Incluso la pareja, siempre tan estirada, tan marcial y con ese acento tan extremeño, cuando pasaban cerca de alguna lapidación canina hacían la vista gorda. Gracias casi siempre a la compresión del cabo; hombre recto, con pies de muerto y de Castuera, provincia de Badajoz. El guardia, a pesar del galoncillo amarillo, era morfológicamente un gañán; también prácticamente, pues gobernó el timón del arado en su mocedad en La Serena.
—Mi cabo, que están los guachos apedreando a un perro.
—Déjelos que disfruten Mazoteras, déjelos que disfruten.
Era un dibujo a trazo grueso, una pintura negra de aquellos negros años, que no sabe uno si terminó por un cambio en las actitudes, o porque cuando asfaltaron las calles no quedó ningún canto para lanzar.

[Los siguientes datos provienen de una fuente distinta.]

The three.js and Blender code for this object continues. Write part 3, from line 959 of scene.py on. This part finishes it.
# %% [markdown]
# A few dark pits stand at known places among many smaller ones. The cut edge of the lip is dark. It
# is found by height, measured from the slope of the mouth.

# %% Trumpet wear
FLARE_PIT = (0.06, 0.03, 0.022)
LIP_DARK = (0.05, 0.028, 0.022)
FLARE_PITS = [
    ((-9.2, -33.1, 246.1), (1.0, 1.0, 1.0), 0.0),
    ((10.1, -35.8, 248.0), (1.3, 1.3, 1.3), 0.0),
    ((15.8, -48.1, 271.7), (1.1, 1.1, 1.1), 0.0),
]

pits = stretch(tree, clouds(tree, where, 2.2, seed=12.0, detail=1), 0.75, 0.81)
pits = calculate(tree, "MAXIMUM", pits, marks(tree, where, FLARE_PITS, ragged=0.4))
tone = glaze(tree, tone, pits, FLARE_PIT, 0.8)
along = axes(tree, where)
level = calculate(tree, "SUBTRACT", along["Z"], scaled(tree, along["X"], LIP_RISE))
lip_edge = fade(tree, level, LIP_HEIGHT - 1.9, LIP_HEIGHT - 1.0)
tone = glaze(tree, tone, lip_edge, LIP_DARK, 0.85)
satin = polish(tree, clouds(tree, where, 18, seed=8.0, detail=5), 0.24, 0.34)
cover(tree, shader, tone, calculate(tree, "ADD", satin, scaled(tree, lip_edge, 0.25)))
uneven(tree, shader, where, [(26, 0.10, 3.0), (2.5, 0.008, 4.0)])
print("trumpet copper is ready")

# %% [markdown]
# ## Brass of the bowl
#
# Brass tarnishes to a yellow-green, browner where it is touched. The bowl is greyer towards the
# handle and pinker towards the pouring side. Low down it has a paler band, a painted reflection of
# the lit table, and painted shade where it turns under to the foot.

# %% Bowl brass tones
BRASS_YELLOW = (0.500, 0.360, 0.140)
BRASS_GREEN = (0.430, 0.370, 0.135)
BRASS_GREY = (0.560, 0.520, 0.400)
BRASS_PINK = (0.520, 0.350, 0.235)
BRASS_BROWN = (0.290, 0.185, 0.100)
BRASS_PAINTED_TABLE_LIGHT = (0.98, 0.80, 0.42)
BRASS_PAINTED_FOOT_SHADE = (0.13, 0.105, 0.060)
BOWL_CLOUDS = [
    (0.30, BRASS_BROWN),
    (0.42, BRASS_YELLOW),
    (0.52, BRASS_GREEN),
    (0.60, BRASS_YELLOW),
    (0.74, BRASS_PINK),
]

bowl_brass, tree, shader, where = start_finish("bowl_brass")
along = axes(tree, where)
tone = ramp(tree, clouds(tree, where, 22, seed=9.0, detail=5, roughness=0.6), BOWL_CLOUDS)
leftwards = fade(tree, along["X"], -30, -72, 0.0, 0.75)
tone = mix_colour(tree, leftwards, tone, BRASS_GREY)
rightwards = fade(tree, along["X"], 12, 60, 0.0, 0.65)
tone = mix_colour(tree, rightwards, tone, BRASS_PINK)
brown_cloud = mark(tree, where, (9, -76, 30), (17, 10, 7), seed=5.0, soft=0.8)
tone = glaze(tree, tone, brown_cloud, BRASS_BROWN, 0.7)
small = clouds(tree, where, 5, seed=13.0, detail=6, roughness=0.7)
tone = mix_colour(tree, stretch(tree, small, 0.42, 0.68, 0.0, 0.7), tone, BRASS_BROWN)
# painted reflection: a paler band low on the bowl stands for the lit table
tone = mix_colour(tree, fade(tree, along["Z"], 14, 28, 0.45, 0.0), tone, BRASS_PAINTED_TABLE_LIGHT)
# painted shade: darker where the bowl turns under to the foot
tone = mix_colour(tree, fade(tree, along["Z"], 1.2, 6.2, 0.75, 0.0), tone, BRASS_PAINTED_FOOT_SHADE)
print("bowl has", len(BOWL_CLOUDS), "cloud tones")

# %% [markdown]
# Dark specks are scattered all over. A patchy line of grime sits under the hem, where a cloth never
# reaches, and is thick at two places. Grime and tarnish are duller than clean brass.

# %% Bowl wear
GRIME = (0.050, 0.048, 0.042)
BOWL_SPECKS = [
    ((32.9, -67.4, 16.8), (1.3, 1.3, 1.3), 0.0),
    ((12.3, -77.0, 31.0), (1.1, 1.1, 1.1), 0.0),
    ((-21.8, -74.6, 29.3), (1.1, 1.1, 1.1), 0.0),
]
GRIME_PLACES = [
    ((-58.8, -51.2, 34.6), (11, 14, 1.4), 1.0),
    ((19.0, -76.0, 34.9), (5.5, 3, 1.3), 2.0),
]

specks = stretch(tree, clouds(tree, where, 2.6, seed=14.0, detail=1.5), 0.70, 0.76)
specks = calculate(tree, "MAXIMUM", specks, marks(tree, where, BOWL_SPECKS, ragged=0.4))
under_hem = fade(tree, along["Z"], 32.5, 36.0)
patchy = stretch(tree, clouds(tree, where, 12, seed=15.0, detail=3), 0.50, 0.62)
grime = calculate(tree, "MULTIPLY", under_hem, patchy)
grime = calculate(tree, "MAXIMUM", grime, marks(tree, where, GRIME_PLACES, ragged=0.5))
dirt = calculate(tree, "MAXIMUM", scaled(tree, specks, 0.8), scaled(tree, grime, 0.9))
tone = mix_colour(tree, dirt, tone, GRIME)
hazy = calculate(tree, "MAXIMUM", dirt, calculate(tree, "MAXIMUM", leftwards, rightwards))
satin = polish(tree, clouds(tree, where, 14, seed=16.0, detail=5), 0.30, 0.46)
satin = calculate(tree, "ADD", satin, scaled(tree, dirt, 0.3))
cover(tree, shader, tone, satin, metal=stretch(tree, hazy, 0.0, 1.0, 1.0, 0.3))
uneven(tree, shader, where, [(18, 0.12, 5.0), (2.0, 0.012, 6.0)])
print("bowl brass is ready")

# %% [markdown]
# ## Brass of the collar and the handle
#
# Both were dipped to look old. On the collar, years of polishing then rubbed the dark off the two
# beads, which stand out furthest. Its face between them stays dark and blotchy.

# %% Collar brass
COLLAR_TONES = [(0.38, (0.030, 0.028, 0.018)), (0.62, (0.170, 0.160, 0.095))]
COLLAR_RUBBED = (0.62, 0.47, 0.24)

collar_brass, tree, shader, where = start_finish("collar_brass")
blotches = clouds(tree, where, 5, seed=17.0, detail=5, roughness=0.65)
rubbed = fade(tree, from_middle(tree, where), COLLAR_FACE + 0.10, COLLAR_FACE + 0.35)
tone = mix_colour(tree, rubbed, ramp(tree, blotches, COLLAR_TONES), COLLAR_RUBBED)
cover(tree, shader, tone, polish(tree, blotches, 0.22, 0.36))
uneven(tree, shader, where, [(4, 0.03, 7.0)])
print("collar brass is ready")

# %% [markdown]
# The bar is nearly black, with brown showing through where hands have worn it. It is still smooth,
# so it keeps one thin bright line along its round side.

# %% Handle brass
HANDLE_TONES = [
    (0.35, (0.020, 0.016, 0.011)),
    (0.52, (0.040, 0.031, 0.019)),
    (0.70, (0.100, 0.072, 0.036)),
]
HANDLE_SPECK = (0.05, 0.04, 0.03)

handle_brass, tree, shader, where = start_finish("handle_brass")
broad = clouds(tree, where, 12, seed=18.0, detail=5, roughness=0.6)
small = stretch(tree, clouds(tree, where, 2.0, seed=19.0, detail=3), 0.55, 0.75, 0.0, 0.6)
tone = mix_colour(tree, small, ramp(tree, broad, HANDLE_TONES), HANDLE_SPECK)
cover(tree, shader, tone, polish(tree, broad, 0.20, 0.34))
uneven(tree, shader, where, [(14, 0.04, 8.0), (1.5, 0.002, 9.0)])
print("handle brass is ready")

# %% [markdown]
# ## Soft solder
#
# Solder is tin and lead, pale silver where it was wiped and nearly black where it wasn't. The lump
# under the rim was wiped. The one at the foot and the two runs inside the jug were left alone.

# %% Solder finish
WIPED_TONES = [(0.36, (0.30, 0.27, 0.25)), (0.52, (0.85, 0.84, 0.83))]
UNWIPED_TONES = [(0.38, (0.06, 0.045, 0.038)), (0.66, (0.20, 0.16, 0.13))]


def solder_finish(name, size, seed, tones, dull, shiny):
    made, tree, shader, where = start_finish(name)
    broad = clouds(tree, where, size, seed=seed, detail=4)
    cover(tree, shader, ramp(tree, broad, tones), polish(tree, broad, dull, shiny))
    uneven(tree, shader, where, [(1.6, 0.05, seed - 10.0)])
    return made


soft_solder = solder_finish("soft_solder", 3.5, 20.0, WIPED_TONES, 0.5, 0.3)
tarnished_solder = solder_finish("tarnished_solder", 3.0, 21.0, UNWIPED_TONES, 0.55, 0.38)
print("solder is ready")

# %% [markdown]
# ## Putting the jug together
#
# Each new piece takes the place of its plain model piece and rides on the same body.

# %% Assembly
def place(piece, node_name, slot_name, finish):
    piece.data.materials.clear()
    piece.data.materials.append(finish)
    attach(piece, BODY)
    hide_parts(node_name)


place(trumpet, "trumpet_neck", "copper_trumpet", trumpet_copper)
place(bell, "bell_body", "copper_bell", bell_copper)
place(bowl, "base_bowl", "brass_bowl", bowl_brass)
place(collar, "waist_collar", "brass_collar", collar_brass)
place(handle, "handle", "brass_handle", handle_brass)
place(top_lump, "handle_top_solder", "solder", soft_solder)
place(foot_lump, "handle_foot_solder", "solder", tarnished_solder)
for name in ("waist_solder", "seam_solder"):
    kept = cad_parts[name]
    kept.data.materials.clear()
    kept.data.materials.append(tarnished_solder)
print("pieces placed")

Hablando de actitudes y cambios, el tratamiento de determinados problemas dentro del trabajo ha sufrido una evolución espectacular en los últimos años —este era inicialmente el contenido de la pieza, pero no sé si es por la ya provecta edad, pero cada día uno se dispersa más y ahora, claro, hay que resumir para ocupar un folio más o menos—. Las empresas intentan sacar el máximo rendimiento laboral a sus trabajadores, no amarrados al duro banco de una galera turquesca, sino aplicando los conocimientos de las nuevas disciplinas implantadas en los recursos humanos. Se entrena a la plantilla para que descubran sus aptitudes, como usarlas en el equipo, etcétera. Coaching, me parece que se llama.

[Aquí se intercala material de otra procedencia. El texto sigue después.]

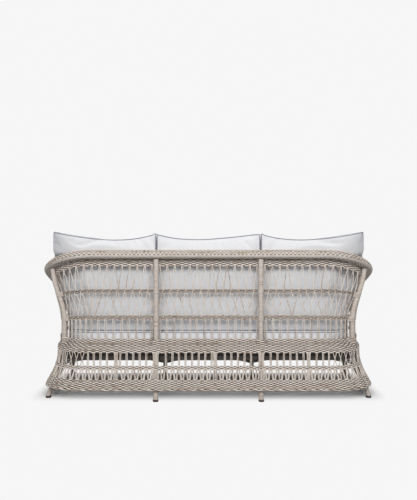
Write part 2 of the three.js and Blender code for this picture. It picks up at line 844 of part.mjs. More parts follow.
function backCushion(side) {
  const points = [];
  const triangles = [];
  const index = new Map();
  const grid = (column, row, layer) => {
    const key = `${column},${row},${layer}`;
    if (!index.has(key)) {
      const across = column / cushionColumns;
      const up = row / cushionRows;
      const rear = backCushionPoint(side, across, up, false);
      const front = backCushionPoint(side, across, up, true);
      const middle = rear.clone().lerp(front, 0.5);
      const inward = new THREE.Vector3(0, 0, row === cushionRows ? -backCushionDraw : 0);
      const sideways = column === 0 ? backCushionDraw : -backCushionDraw;
      if (column % cushionColumns === 0) inward.x = (side || 1) * sideways;
      middle.add(inward);
      index.set(key, points.push([rear, middle, front][layer]) - 1);
    }
    return index.get(key);
  };
  const quad = (a, b, c, d) => triangles.push([a, b, c], [a, c, d]);
  for (let column = 0; column < cushionColumns; column += 1) {
    for (let row = 0; row < cushionRows; row += 1) {
      quad(grid(column, row, 0), grid(column, row + 1, 0),
        grid(column + 1, row + 1, 0), grid(column + 1, row, 0));
      quad(grid(column, row, 2), grid(column + 1, row, 2),
        grid(column + 1, row + 1, 2), grid(column, row + 1, 2));
    }
  }
  for (let layer = 0; layer < 2; layer += 1) {
    for (let column = 0; column < cushionColumns; column += 1) {
      quad(grid(column, 0, layer), grid(column + 1, 0, layer),
        grid(column + 1, 0, layer + 1), grid(column, 0, layer + 1));
      quad(grid(column, cushionRows, layer), grid(column, cushionRows, layer + 1),
        grid(column + 1, cushionRows, layer + 1), grid(column + 1, cushionRows, layer));
    }
    for (let row = 0; row < cushionRows; row += 1) {
      quad(grid(0, row, layer), grid(0, row, layer + 1),
        grid(0, row + 1, layer + 1), grid(0, row + 1, layer));
      quad(grid(cushionColumns, row, layer), grid(cushionColumns, row + 1, layer),
        grid(cushionColumns, row + 1, layer + 1), grid(cushionColumns, row, layer + 1));
    }
  }
  return closedGeometry(points, triangles);
}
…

En una importante empresa el “coach” le dijo al jefe de mantenimiento que tenía que hacer un cursillo de “asertividad”. El tipo era un malaje, mal encarado y vocinglero al que todos temían, pero nadie respetaba. Cada orden, cada corrección del más mínimo fallo, eran agresiones verbales. Tenía al equipo más quemado que los palos de un churrero y había conseguido un rendimiento mínimo en el departamento.

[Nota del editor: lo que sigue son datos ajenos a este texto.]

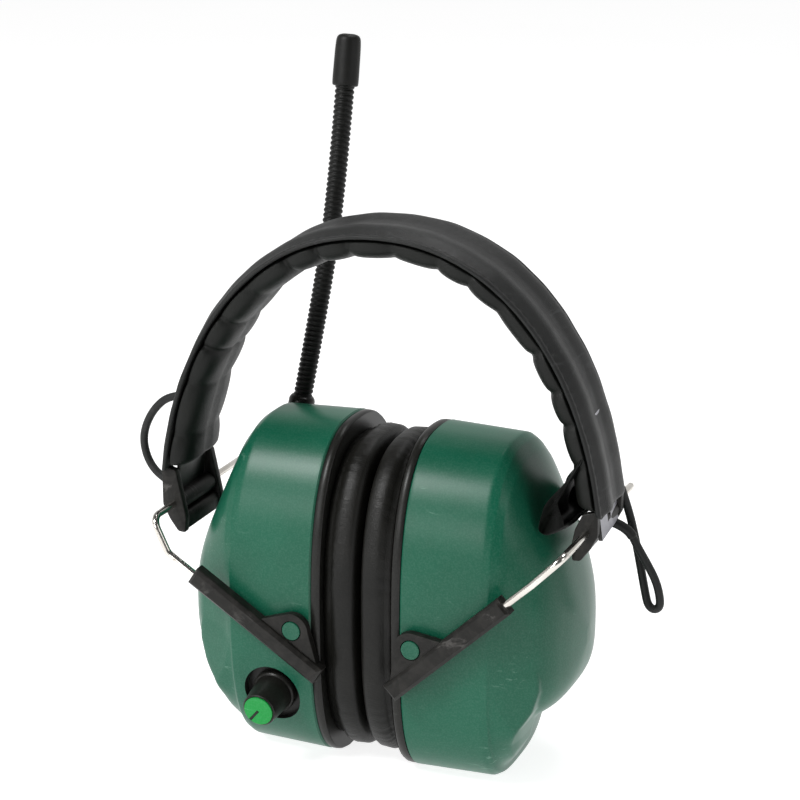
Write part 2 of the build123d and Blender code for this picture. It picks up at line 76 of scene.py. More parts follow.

El hombre se aplicó con afán al cursillo que le daban los lunes, miércoles y viernes a las ocho de la tarde en uno de los más importantes gabinetes psicológicos de la cuidad. Al mes de acabado tuvo una comida con el consultor que lo mandó, para valorar el asunto.
—¿Has notado el cambio?
—Estamos mucho mejor, dónde va a parar. Esto lo tenía que haber hecho antes. —le dice al “entrenador”— Se nota que gracias al curso sé tratar mejor a los muchachos.
—¿Y qué has hecho para lograrlo? —dice el profesional en ese tono de suficiencia que usan los médicos especialistas.
—Ya no le digo al que se equivoca «hijoputa te voy a matar» a voces y delante de todo el mundo. Ahora se lo digo al oído y si puedo, a solas.